Hopefully that made some sense and didn’t just confuse you more. :crazy_face:

1D:1H says for the past day, thin versions to 1H apart. This is just spacing control, done in creation order, i.e. thinning is from oldest to newest. If you want to test it faster, you can use h hours, m minutes, and s seconds.

Thanks for catching that. I’ve updated my post to be less wrong, but your wording is probably better. :slight_smile:

Yea, I’ll say - I had no issues with old fashioned incremental and differential backups but this just keeps making my brain leak :hushed:

I think I can wrap my head around that - so if you ran that job 50 times in one day you would potentially end up with about 23 versions of any file, presuming files were constantly being edited and saved and closed so they could be backed up. And I say 23 as based on some of the other discussions, I think something might fall off the 1 day edge. Kind of funny that while this is all just math, it still gets kind of fuzzy at the edges…

That I think puts a pretty good nail in it except… Something that was kept during say, the 4W thinning, would eventually get passed along to the next bucket to possibly be trimmed out.

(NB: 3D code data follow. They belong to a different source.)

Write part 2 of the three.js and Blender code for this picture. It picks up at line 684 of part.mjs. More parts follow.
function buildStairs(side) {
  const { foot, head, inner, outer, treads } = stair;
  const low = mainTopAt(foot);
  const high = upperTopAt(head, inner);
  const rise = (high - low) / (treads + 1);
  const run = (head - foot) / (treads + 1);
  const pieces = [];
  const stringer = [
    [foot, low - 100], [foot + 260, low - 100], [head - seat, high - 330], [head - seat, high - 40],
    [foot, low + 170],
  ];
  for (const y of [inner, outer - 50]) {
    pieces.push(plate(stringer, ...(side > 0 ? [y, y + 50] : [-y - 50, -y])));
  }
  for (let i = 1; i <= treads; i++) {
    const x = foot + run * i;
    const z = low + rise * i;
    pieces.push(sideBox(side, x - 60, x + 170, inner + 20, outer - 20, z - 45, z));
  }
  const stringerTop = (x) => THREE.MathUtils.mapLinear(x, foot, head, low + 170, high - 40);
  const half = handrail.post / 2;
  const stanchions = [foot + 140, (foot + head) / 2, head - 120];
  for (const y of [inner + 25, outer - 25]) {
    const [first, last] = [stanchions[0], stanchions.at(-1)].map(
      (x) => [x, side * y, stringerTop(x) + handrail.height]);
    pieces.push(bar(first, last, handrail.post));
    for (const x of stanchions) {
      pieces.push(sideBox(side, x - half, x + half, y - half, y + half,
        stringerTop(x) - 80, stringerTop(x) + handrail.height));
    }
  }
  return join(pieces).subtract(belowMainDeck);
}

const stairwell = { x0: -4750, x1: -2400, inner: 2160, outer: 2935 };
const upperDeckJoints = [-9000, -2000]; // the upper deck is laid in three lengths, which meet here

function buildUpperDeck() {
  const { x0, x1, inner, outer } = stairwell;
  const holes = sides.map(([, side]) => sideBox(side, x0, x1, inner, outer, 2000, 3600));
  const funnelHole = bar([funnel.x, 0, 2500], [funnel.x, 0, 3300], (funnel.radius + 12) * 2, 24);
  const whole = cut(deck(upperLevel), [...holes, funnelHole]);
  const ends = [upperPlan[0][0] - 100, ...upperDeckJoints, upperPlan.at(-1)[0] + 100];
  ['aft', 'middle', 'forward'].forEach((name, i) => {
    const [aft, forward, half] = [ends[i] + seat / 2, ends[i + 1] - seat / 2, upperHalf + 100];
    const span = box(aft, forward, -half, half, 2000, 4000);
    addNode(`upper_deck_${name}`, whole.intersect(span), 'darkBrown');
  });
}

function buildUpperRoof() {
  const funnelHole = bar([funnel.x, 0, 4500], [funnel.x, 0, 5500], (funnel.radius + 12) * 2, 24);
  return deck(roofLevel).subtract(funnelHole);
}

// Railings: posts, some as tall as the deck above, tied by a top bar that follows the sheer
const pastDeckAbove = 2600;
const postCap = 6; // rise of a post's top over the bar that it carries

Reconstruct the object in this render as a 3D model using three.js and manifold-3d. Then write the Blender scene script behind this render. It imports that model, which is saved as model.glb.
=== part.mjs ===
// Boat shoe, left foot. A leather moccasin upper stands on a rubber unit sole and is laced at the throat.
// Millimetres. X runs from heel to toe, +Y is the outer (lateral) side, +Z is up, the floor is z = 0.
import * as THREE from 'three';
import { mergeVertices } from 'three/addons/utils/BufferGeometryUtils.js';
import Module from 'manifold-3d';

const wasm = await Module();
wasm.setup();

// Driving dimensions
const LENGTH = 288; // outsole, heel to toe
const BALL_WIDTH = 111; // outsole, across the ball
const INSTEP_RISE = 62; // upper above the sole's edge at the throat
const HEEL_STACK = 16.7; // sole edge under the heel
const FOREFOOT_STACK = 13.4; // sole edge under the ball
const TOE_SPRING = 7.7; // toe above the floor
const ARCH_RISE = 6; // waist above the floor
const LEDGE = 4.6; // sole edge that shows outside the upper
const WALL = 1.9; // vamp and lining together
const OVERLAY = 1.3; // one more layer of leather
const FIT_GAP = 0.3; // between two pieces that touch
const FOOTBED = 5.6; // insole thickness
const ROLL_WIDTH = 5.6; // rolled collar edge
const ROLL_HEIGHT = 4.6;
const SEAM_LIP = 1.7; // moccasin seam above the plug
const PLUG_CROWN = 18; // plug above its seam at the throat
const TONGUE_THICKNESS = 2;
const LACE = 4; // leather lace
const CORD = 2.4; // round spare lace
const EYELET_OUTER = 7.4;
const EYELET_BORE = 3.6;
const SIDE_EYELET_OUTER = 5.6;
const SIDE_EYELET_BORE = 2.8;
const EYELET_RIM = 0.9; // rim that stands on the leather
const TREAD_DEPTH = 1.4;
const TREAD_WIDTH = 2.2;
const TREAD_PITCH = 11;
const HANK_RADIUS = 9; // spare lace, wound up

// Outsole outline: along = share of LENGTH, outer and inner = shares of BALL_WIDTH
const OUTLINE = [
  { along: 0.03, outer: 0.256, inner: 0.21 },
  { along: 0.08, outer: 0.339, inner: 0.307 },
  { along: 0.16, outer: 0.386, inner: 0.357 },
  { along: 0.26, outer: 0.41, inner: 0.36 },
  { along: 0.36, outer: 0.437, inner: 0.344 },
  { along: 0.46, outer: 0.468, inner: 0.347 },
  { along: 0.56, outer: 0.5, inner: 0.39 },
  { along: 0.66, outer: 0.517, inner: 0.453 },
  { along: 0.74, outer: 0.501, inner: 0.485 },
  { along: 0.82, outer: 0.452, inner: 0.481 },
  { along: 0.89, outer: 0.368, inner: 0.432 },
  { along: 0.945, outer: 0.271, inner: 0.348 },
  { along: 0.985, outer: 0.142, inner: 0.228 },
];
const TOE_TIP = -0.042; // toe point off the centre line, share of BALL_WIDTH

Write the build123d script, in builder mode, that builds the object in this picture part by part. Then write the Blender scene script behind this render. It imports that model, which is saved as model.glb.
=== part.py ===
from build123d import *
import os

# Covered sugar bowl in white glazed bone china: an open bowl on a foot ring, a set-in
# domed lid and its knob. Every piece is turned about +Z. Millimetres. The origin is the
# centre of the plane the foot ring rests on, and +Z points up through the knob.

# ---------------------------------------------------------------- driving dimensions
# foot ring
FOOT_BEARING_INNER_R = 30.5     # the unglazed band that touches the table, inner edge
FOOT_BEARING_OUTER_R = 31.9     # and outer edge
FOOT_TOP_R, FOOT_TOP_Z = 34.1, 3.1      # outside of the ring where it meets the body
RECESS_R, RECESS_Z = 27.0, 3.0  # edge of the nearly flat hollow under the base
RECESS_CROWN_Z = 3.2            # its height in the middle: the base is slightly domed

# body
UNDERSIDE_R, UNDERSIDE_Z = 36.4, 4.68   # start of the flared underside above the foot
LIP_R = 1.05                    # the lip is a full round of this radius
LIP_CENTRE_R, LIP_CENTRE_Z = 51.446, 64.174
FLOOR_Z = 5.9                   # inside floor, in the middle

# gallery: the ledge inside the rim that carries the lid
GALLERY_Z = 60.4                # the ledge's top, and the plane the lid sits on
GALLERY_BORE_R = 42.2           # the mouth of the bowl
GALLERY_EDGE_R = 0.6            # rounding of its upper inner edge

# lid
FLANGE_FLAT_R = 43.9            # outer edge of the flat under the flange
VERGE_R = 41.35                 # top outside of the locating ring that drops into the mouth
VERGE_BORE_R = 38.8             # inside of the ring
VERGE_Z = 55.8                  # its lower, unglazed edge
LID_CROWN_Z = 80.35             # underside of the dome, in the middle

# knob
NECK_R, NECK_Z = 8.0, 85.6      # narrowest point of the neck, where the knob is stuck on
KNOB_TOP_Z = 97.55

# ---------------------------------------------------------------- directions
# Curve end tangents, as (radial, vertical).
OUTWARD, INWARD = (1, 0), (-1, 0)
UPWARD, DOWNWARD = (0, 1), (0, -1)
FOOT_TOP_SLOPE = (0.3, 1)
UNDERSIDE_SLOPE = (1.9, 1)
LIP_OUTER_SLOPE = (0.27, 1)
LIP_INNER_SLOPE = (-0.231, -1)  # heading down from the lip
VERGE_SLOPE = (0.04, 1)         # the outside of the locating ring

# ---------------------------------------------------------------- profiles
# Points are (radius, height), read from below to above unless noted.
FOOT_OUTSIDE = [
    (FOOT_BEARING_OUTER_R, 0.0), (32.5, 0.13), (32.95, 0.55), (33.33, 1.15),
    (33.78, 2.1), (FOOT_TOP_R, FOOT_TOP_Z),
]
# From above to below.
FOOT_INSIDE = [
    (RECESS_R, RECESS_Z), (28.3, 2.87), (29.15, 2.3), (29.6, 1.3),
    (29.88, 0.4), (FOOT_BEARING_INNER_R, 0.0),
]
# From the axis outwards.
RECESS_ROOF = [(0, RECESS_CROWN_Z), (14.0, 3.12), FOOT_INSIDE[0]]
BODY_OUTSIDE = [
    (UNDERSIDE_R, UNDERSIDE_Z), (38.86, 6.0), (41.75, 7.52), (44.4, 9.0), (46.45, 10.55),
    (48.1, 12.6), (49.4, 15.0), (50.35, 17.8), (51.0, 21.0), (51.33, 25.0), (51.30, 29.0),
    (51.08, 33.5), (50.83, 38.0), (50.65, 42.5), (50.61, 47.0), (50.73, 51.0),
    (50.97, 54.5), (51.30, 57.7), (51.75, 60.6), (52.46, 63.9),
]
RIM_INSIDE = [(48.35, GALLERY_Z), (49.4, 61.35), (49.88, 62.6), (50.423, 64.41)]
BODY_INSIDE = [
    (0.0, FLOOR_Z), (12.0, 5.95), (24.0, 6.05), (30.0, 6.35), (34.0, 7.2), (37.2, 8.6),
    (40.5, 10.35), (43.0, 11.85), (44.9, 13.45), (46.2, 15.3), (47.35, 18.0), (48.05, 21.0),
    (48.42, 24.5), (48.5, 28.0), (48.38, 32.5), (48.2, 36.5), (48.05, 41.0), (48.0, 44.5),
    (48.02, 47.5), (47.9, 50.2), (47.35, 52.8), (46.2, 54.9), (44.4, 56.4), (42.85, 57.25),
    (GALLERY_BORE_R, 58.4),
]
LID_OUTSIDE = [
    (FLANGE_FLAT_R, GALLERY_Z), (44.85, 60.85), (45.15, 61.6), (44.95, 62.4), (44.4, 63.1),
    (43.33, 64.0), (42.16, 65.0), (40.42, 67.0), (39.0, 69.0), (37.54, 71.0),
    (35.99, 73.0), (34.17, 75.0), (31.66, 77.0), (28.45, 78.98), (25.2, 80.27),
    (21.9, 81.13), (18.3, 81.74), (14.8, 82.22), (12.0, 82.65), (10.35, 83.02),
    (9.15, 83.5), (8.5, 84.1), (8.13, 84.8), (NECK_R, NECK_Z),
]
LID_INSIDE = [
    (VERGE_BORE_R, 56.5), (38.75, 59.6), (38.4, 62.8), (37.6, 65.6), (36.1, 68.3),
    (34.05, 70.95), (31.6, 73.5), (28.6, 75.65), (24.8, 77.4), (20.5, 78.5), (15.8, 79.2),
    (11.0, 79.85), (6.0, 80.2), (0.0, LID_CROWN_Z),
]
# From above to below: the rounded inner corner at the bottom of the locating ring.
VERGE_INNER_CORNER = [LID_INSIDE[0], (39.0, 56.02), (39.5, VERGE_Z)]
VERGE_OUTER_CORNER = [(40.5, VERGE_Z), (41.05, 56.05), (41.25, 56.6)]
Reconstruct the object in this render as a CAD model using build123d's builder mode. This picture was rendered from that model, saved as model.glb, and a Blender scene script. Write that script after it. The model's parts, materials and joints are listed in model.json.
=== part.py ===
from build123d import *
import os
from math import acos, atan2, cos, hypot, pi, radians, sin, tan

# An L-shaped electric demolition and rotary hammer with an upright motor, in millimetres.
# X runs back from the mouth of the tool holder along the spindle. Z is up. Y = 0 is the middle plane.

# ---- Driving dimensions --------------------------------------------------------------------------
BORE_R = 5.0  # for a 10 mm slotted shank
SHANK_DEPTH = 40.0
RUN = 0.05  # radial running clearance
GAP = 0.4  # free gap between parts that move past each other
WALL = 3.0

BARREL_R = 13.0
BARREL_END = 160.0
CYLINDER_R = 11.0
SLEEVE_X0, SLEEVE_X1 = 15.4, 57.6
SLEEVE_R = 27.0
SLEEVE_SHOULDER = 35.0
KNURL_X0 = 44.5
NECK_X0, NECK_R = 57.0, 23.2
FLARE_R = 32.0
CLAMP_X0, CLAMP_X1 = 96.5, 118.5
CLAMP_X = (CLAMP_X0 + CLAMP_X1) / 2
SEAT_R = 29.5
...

Yikes! I think I understand that - No different really than creating and deleting a file between traditional backups but have to say, never occurred to me.
I think the natural expectation is that if you have a fairly continuous backup, that you could always dig in and find at least one version of any file, regardless of if or when it was deleted from the source.
That of course goes back to backups that, once created, were never touched.

I think I need to rethink my local copy. Generally I don’t delete anything unless it really has no reason to exist so the likelihood of actually needing a file that fits that short lived category is ummm, thin. But since local space is not really an issue, I can easily open things up to reduce the hole size.

Many thanks for the continuing explanations!